Selasa, 20 Januari 2009

Masa Depan Negara dalam aras Kebijakan “populis” RI number 1

Masa Depan Negara dalam aras Kebijakan “populis” RI number 1
By BL Padatu

Campur baur opini yang saling menggugat rentetan gelontoran kebijakan orang nomer satu di republic Indonesia menjadi hiruk pikuknya jalan raya politik Indonesia dikekinian menjadi tampilan parade bongkar pasang “image Indonesia” pasca suksesi kepemimpinan kali berikut. Maraknya opini tanding yang terkadang pesimis, optimis,super ambisius, rasa biasa-biasa saja berebut ruang plotot public guna menginkubasikan simpati suksesi kepemimpinan 2009. Indonesia akan memilih pigur-pigur yang berhasil mematangkan simpati public yang dibingkai oleh banyak suara-suara lelah, pekik kebebasan kemelaratan yang alot menafasi kaum-kaum marginal, mereka yang terpinggirkan dari gagahnya sebuah idealism Pembangunan di Bumi yang mahakaya raya bernama Indonesia.
Masa inkubasi simpati public telah mulai dibidik dalam desain “kebijakan populis” guna pemenangan masa depan “multi interest” berwajah tunggal “Rakyat Indonesia”. Bersoal jawab menyangkut arah kepentingan pada gilirannya secara otomatis membangun panggung konfik wacana apresiasi atau sebaliknya cibiran manis rival-rival politik.
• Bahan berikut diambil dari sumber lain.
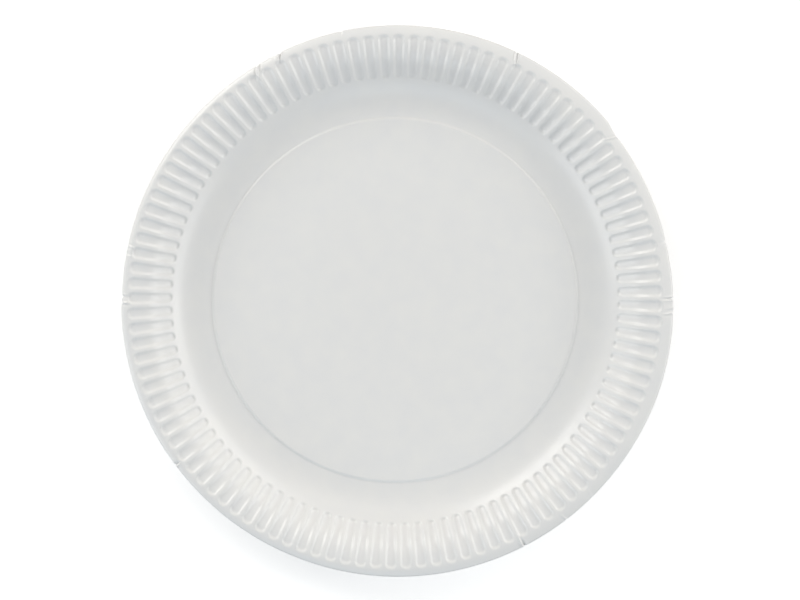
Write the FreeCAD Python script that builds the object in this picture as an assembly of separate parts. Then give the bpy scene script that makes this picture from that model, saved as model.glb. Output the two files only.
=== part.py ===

Desain “kebijakan populis” seperti penurunan harga minyak di Indonesia oleh banyak pengamat merupakan sebatas copy faste atau kebijakan yang linear atau garis lurus. Artinya sesuatu yang dianggap wajar, normal, sudah seharusnya dan tidak terkait dengan citra “kehebatan” seorang pemimpim.
Sudah tentu peta opini terhadap fenomena “rentet tiga” penurunan BBM dengan outcome potret masyarakat yang terapresiasi secara positif, mejadi bingkai yang menarik untuk saling dikorek-korek dan dikritisi. Orang boleh dan sah secara nurani untuk memberi nilai terhadap kebijakan pemerintah dengan penurunan harga Minyak Nasional, apakah dengan output rapor merah atau biru. Apakah sebuah produk kebijakan yang “populis”, “kebijakan ambang suksesi”, “kebijakan Dongkrak” “kebijakan aji mumpung”, kebijakan ajian”, “Kebijakan kosmetik” dan ect.
Dalam Logika politik atau alur berpolitik, model-model label kebijakan dapat saja disebarluaskan dengan multi penamaan dan ragam nilai. Bagi SBY sendiri, saya kira, soalnya apakah kebijakan yang ia tetapkan apakah akan mendapat serbuan” label-label Horor”, atau “label-label Honour” bukanlah fondasi pengambilan kebijakan. Sense of motoric sebagai pemimpin penentu masa depan rakyat Indonesia tentunya menjadi daya gerak, daya dorong dan daya tindak, bahkan sudah merupakan kemampuan reflex seorang pemimpin yang sensitive dalam visi penyelamatan kehidupan berbangsa dan bernegara. Kafilah akan menderap langkah pada arah kemauan walaupun barisan “gonggongan” gencar menarik mundur.
Belahan peta opini antara pro dan kontra terhadap “kebijakan” pemimpin RI 1 (khususnya dalam kebijakan Minyak Nasional) merupakan dua wajah yang saling menempati sebagai ide pembanding yang harus terus melekat, saling tarik menarik dalam wacana bebas dan demokratis untuk saling mewujutnya sesautu yang paling dianggap benar dan harus dilakukan. Bagi SBY apapun kesan, pesan reaktif terhadap multi kebijakan migasnya merupakan Bunga demokrasi yang bisa saja menjadi tanda penghormatan terakhir terhadap masa depan kepemimpinannya kali berikut, tetapi bisa merupakan “Bunga/ keharuman” keberanian dan bijaknya sang Presiden dalam mengambil langkah yang tepat, pada waktu yang tepat, dengan cara yang cermat, cerdas dan akan menimbulkan keinginan mengulang untuk mencium “Keharuman” visi dan misi kepemimpinan berikutnya.
Apakah kebijakan itu polulis, atau apapun namanya, bukan soal, Sejauh kebijakan tersebuat membuahkan “Kesejahteraan” dalam kapasitas atau volume seberapapun, kebijakan tersebut tetap layak untuk dirumuskan, diputuskan, dan dikerjakan, tetapi tetap harus dievaluasi.
Tanah Grogot 21 Januari 2009, My sweet home.